During their two-week stay, the volunteers also completed another home that had stood unfinished for more than a decade. It was for the Misakyan family, who also had been living in their basement.

“The families are so sweet, loving and grateful,” Junn said. “There were lots of tears of joy when we finished.”

Junn Plastering

She and her daughter, a 17-year-old senior at Troy High School in Fullerton, helped Habitat for Humanity build two homes in Santa Ana five years ago and got hooked.

Habitat is a nonprofit organization that seeks to eliminate homelessness around the world. It has built more than 225,000 houses. For more information, visit

“To me, it’s very important to try and give back because I feel so fortunate to be living in our country and, I want Anna to understand just how privileged we are in this country, to learn about a different culture and the value of being a volunteer,” Junn said. “I think the experience of building homes for those less fortunate makes us stronger, more understanding and compassionate human beings.”

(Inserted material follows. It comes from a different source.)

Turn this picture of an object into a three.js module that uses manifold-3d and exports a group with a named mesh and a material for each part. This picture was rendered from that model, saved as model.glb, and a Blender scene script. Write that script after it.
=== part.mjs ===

Junn said that when she went to Thailand in 2000 to establish relationships with universities as part of a Fulbright grant that she secured, “the poverty and pollution was surprising.”

That’s when she decided her daughter needed to learn that many Americans take their comfortable lives for granted.

The finished room
This is one of the completed bedrooms in one of the houses.

“I wanted her to appreciate what she has and to gain a sense of wanting to give back, so we signed up with Habitat,” Junn said.

Her daughter, who plans a career in social science, has learned the lesson and said “she is impressed with how people, even in such dire poverty in Armenia, seemed very content and hard-working,” Junn said.

"As an academic," she said, "I have experience with and know the power and efficacy of making larger social change via legislation and political advocacy, but sometimes, when political forces move slowly, I also find value in throwing my efforts at a more micro-level, taking time to build homes for one family at a time. For me, it was a true privilege to be part of this small, but significant effort."

Village where the house was located
This is the Armenian village where Junn and other Habitat for Humanity volunteers completed two homes.